Just because you’re a photographer doesn’t mean you can’t shoot compelling video. If you have a digital SLR, you have the equipment. If you’re a photographer who loves to tell captivating visual stories, you have the passion and the necessary skills. It doesn’t matter whether you want to create powerful short films about global issues or take videos of your friends on vacation: all it takes to start being a successful videographer is strong photography skills.

Join VII Agency photojournalist Jessica Dimmock for this class, and you’ll learn:

  • How to storyboard to create a strong narrative
  • How to properly capture sound and voiceover while on a shoot
  • How to shoot for an editor and to think with the edit in mind
Jessica has traveled the world in the pursuit of powerful stories. Her work has been published in publications like the New Yorker and Time, and has been exhibited in galleries around the globe. Her skill with a camera allowed her to pivot into videography, where she created music videos, short projects and feature films. Becoming a filmmaker as well as a photographer opened up a new form of media for her stories - and doubled her day rate. Draw in new clientele and start expressing your creativity in new ways!  


Reviews

a Creativelive Student
 

I have been waiting for a course like this. Purchasing it was a no-brainer. Taught by an accomplished professional in the field, with a strong track record of high level work, Jessica Dimmock, I feel, is exactly the type of instructor Creative Live should be giving air time to. I have watched other Videography classes on Creative Live, and this was the first one that I felt was worth purchasing due to how much info was being shared, in a very methodical, easy to follow (but not dumb downed) fashion.

a Creativelive Student
 

This class has left me feeling very encouraged and inspired about getting into videography.
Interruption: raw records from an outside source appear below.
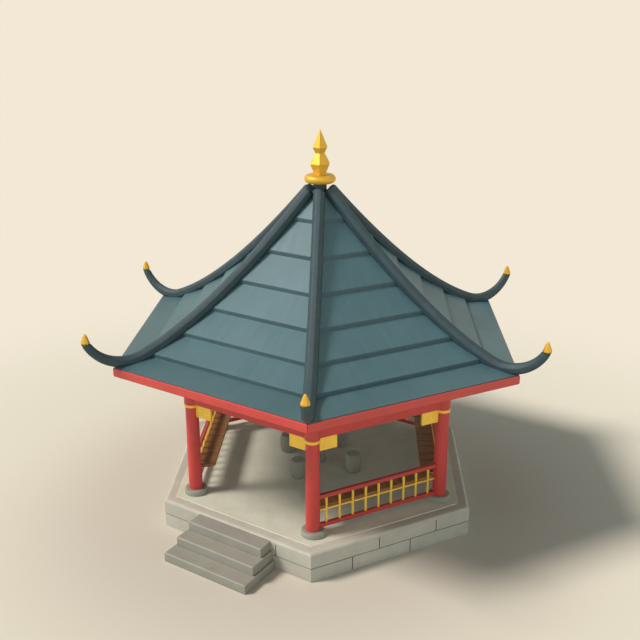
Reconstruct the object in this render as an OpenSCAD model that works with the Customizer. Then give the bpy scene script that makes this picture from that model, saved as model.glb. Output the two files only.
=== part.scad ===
// Hexagonal garden pavilion on a two-course stone platform with three steps.
// The origin is the centre of the platform's underside, +Z is up, and the
// entrance faces -Y. Sides are counted anticlockwise from the entrance, and
// corners are counted the same way from the one right of the entrance.

/* [Platform] */
// Distance from the column axes to the platform's corner
platform_margin = 766; // [600:2:1000]
// Height of the lower course of stone
lower_course_h = 325; // [200:5:500]
// Height of the upper course of stone, with its bevel
upper_course_h = 355; // [200:5:500]
// Bevel along the platform's upper edge
platform_bevel = 80; // [20:5:120]
// Depth and half height of the open bed joint between the two courses
joint_recess = 10; // [4:1:20]
// Distance from the floor slab's corner to the platform's corner
floor_inset = 280; // [200:5:360]
// Thickness of the floor slab
floor_t = 60; // [30:5:100]
// Height of the floor slab above the platform's margin
floor_proud = 12; // [5:1:25]
// Chamfer along the floor slab's edge
floor_chamfer = 8; // [2:1:10]

/* [Steps] */
// Rise of each of the three steps
step_rise = 215; // [150:5:220]
// Going of each step
step_going = 355; // [280:5:450]
// Width of the uppermost step
top_step_w = 1960; // [1200:20:2400]
// Extra width of each lower step on each side
step_spread = 55; // [0:5:120]
// Bevel on the edges of each tread
step_bevel = 30; // [10:2:45]

/* [Columns] */
// Circumradius of the ring that the column axes stand on
column_ring_r = 3234; // [2900:10:3300]
// Radius of a column just above its stone base
column_foot_r = 157; // [120:1:180]
// Radius of a column just below its collar
column_neck_r = 146; // [110:1:160]
// Radius of the thicker head that the beams run into
column_head_r = 165; // [150:1:200]
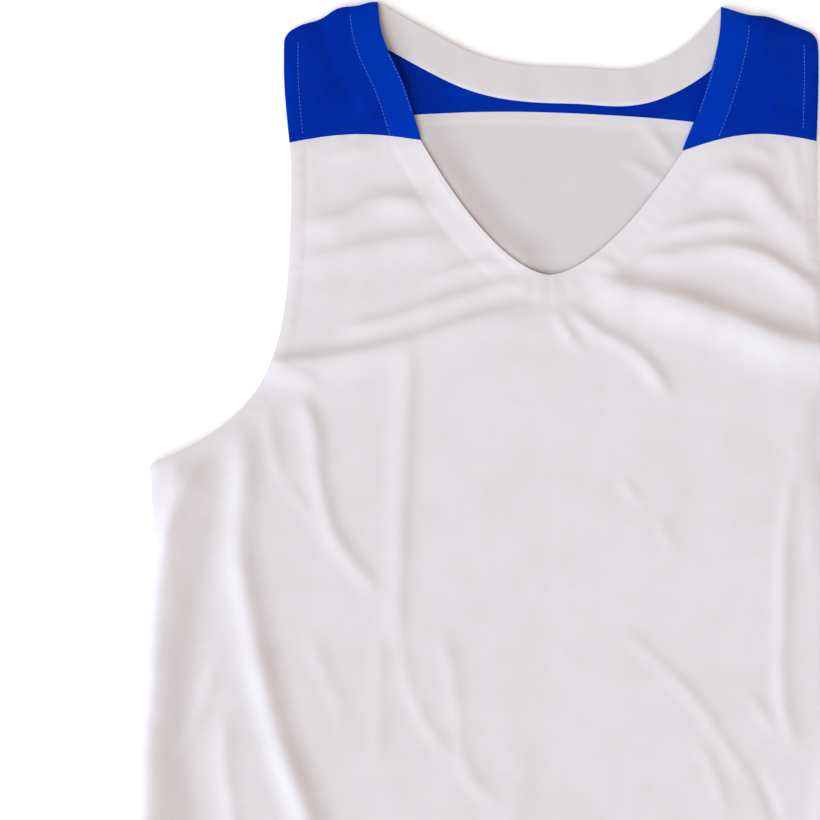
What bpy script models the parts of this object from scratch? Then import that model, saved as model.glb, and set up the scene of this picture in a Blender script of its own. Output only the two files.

Jessica has made some great work, in her short career with video, and was able to share what she learned through those experiences. She started out as a photographer and has now incorporated video into her skill set and it seems to have expanded the diversity her opportunities and has enriched what she produces and shares with the world. I look forward to doing the same thing in my own way. Thanks CL for another wonderful class.

tandooridan
 

Simultaneously broad and deep, the information Jessica covers and the way she delivers it really give you the feeling you can jump into video right away. Professionalism in every area, from prep steps to workflow in the field to clean organization and processing, inspires confidence in the value of her methods. She clearly learned most of this in the field over years of work, which means the rest of us now have a huge leg up on our first projects. Thank you so much!